Once the Riddler and his gang have been returned to prison, Robin still has one question on his mind; how was he able to withstand their punches during the fight in the club? Batman informs him that since his face couldn't be protected by the electrified suit, he anesthetized it so he wouldn't feel any pain or experience a shock, thereby keeping him from being knocked out. Finally, back at prison, Nigma is confronted by the warden to provide an answer to the riddle he gave days ago, why the prisoners call the prison the "Fiddler's Hotel." Nigma, still angry over his defeat, groans and reveals the solution, "It's such a vile inn."
- This is the first Silver Age appearance of the Riddler, and his first appearance since Detective Comics #142 in 1948. Elements from this comic was later used as the basis for the pilot episode of the 1960s Batman TV series. In that episode, the Riddler leads Batman to the Peale gallery where he fakes a robbery, but when his innocence is proven by the gallery director, he delivers the Caped Crusader with a lawsuit for false arrest that would force him to reveal his identity in court, thus ending his crime-fighting career. The Mole Hill Mob also appears in the show, but they are working for the Riddler rather than acting as an independent gang. Aside from his attempted lawsuit of Batman, he engages in other criminal activities not found in the comic: he kidnaps Robin and replaces him with a duplicate from his gang to infiltrate the Batcave, and he attempts to steal a valuable jewel-encrusted statue from a pavilion at an international fair.
- Though not mentioned until his next appearance in Batman #179, the Riddler apparently suffers from a psychological compulsion to provide law enforcement with a riddle or puzzle clue to alert them to his next crime. If he does not do so, he cannot go through with his crime. It is this mental quirk that has him assigned to Arkham Asylum in later issues. Though personally, I doubt that this is a proper qualification for confinement in a mental institution.

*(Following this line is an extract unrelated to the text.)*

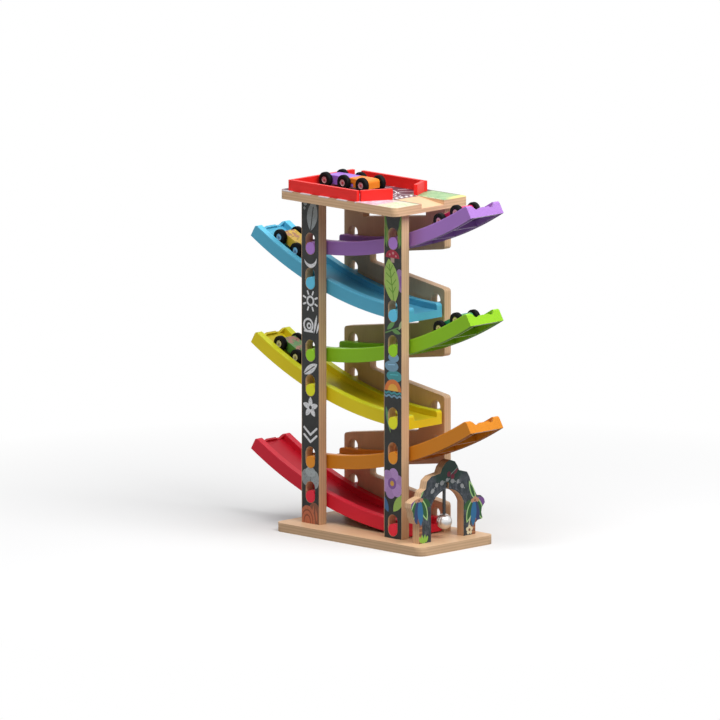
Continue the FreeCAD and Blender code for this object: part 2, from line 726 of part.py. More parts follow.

- Evidence of Nigma's compulsion can be seen in this issue. Even though he is now quite wealthy due to the money he inherited from his uncle (also named Edward), he still can't give up a life of crime because he doesn't want to stop engaging Batman in their mental duels. However, this may mostly be motivated by his ego, his desire to prove that he has a greater mind than the world's finest detective.